I tried to download for this matter a local flowers store in Israel with
Hebrew url links insides.
Here's my command line:
httrack -u1 -%p -b0 --mirror --robots=0 --update -F "Mozilla/5.0 (Windows NT
6.1; WOW64) AppleWebKit/537.36 (KHTML, like Gecko) Chrome/28.0.1500.72
Safari/537.36" -%l "he,en-US;q=0.8,en;q=0.6,en-GB;q=0.4"

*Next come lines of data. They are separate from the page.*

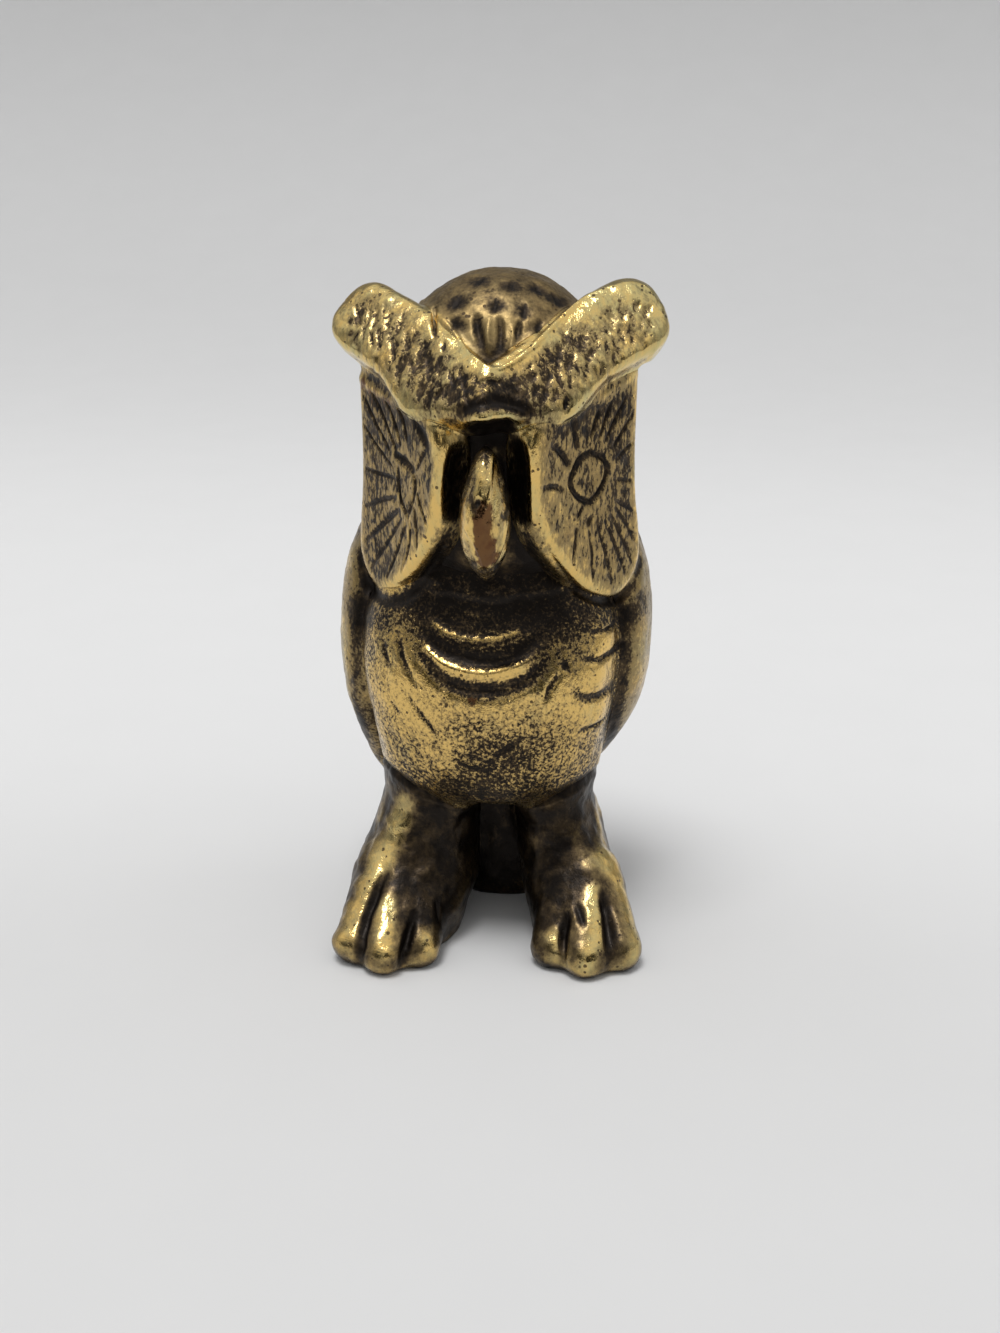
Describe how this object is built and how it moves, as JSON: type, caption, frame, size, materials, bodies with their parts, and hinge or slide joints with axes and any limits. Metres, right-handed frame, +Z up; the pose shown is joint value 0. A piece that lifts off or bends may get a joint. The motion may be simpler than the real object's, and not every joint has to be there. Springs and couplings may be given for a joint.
{
  "type": "owl figurine",
  "caption": "Small standing owl figurine in cast brass, with a V-shaped brow ending in ear tufts, swept-back face discs, folded wings, toed feet and a tail that helps it stand.",
  "frame": {"origin": "centre of the bounding box's footprint, on the table", "axes": "+Z up; the owl looks along -Y; its own left side is towards +X"},
  "size_m": [0.0382, 0.034, 0.0777],
  "materials": {
    "brass": "hand-worn, gold on the high spots, brown-black patina in the hollows",
    "dark_brass": "darkened smooth brass",
    "worn_brass": "worn to a coppery shine along the ridge"
  },
  "bodies": {
    "root": {"torso": "brass", "head": "brass", "beak": "worn_brass", "right_brow": "brass", "left_brow": "brass", "right_face_disc": "brass", "left_face_disc": "brass", "right_wing": "dark_brass", "left_wing": "dark_brass", "right_leg": "dark_brass", "left_leg": "dark_brass", "tail": "dark_brass"}
  },
  "joints": []
}
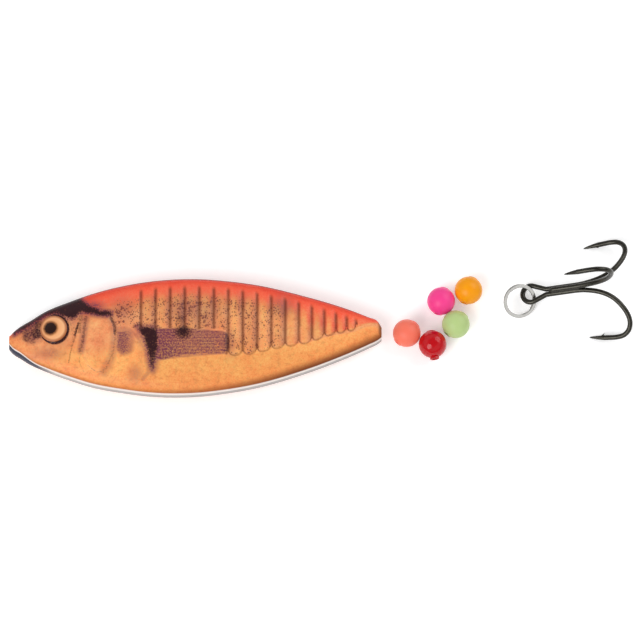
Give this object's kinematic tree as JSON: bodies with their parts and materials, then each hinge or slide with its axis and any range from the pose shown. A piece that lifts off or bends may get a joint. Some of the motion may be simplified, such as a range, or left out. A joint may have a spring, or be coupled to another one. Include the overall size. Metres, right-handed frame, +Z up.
{
  "type": "inline spinner (fishing gear)",
  "caption": "Fish-shaped through-line lure body with a lined bore and inner ballast, loose bearing beads, and a treble hook on a split ring.",
  "frame": {"origin": "centre of the whole set's bounding box in plan, on the surface that the set lies on", "axes": "+X from the lure's nose towards the treble hook, +Y towards the lure's back edge, +Z up from the surface that the set lies on"},
  "size_m": [0.134, 0.0356, 0.0197],
  "materials": {
    "printed_lacquer": "clear coat over a printed fish pattern on both sides, red-orange back to gold belly, silver along the belly seam",
    "tube_plastic": "milky smooth tube plastic",
    "ballast_metal": "dull grey cast ballast alloy",
    "eye_enamel": "glossy domed eye, cream-orange with a dark pupil",
    "bead_salmon_gloss": "glossy salmon plastic",
    "bead_red_gloss": "glossy translucent red plastic",
    "bead_pink_gloss": "glossy pink plastic",
    "bead_green_gloss": "glossy translucent pale green plastic",
    "bead_orange_gloss": "glossy orange plastic",
    "black_nickel": "glossy black nickel plate on hook wire",
    "ring_steel": "bright polished stainless steel"
  },
  "bodies": {
    "lure": {"printed_shell": "printed_lacquer", "back_shell": "printed_lacquer", "line_tube": "tube_plastic", "head_weight": "ballast_metal", "belly_weight": "ballast_metal", "eye_front": "eye_enamel", "eye_back": "eye_enamel"},
    "salmon_bead": {"bead_salmon": "bead_salmon_gloss"},
    "red_bead": {"bead_red": "bead_red_gloss"},
    "pink_bead": {"bead_pink": "bead_pink_gloss"},
    "green_bead": {"bead_pale_green": "bead_green_gloss"},
    "orange_bead": {"bead_orange": "bead_orange_gloss"},
    "treble": {"treble_double_wire": "black_nickel", "treble_third_hook": "black_nickel"},
    "ring": {"split_ring": "ring_steel"}
  },
  "joints": [
    {"name": "salmon_bead_lift", "type": "slide", "parent": "lure", "child": "salmon_bead", "axis": [0, 0, 1], "range_m": [0, 0.03]},
    {"name": "red_bead_lift", "type": "slide", "parent": "lure", "child": "red_bead", "axis": [0, 0, 1], "range_m": [0, 0.03]},
    {"name": "pink_bead_lift", "type": "slide", "parent": "lure", "child": "pink_bead", "axis": [0, 0, 1], "range_m": [0, 0.03]},
    {"name": "green_bead_lift", "type": "slide", "parent": "lure", "child": "green_bead", "axis": [0, 0, 1], "range_m": [0, 0.03]},
    {"name": "orange_bead_lift", "type": "slide", "parent": "lure", "child": "orange_bead", "axis": [0, 0, 1], "range_m": [0, 0.03]},
    {"name": "treble_lift", "type": "slide", "parent": "lure", "child": "treble", "axis": [0, 0, 1], "range_m": [0, 0.03]},
    {"name": "ring_swing", "type": "hinge", "parent": "treble", "child": "ring", "pos_m": [0.04546, 0.00601, 0.00199], "axis": [-0.4871, 0.7053, 0.5152], "range_deg": [-30, 10]}
  ]
}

<http://www.zer4u.co.il/> -O "/vagrant/websites/zer4u" "+*.zer4u.co.il/*"
"-mime:application/*" -v
and when httrack just started to seeing these links it freaked out with these
kind of errors (it just a sample of the log):
12:32:25 Warning: engine: warning: serialize error for
www.zer4u.co.il/××ª× ×ת_×××× to
/vagrant/websites/zer4u_118/www.zer4u.co.il/×ª× ×ת_××××.html.tmp:
open error (directory exists, file does not exist): Protocol error
12:32:25 Warning: engine: warning: serialize error for
www.zer4u.co.il/××ר××_×©× to
/vagrant/websites/zer4u_118/www.zer4u.co.il/×ר××_ש×.html.tmp: open
error (directory exists, file does not exist): Protocol error
12:32:25 Warning: engine: warning: serialize error for
www.zer4u.co.il/××ª× ×ת_××××ת_×ת to
/vagrant/websites/zer4u_118/www.zer4u.co.il/×ª× ×ת_××××ת_×ת.html.tmp:
open error (directory exists, file does not exist): Protocol error
12:32:29ww.zer4uError: ×"Error when decompressing" (-1) at link
www.zer4u.co.il/××ר××_×©× (from www.zer4u.co.il/)
12:32:29 Error: Unable to save file
/vagrant/websites/zer4u_118/www.zer4u.co.il/×ר××_ש×.html: Protocol
error
and so on and on...
(you may see the gibberish chars at the url)
Well I guess that it's something that related to the url-encode fix, otherwise
I can't explain it.
I'm running Linux version 3.2.0-0.bpo.2-686-pae (Debian 3.2.20-1~bpo60+1)
Is it really a bug? Any suggestions?
Thanks! | |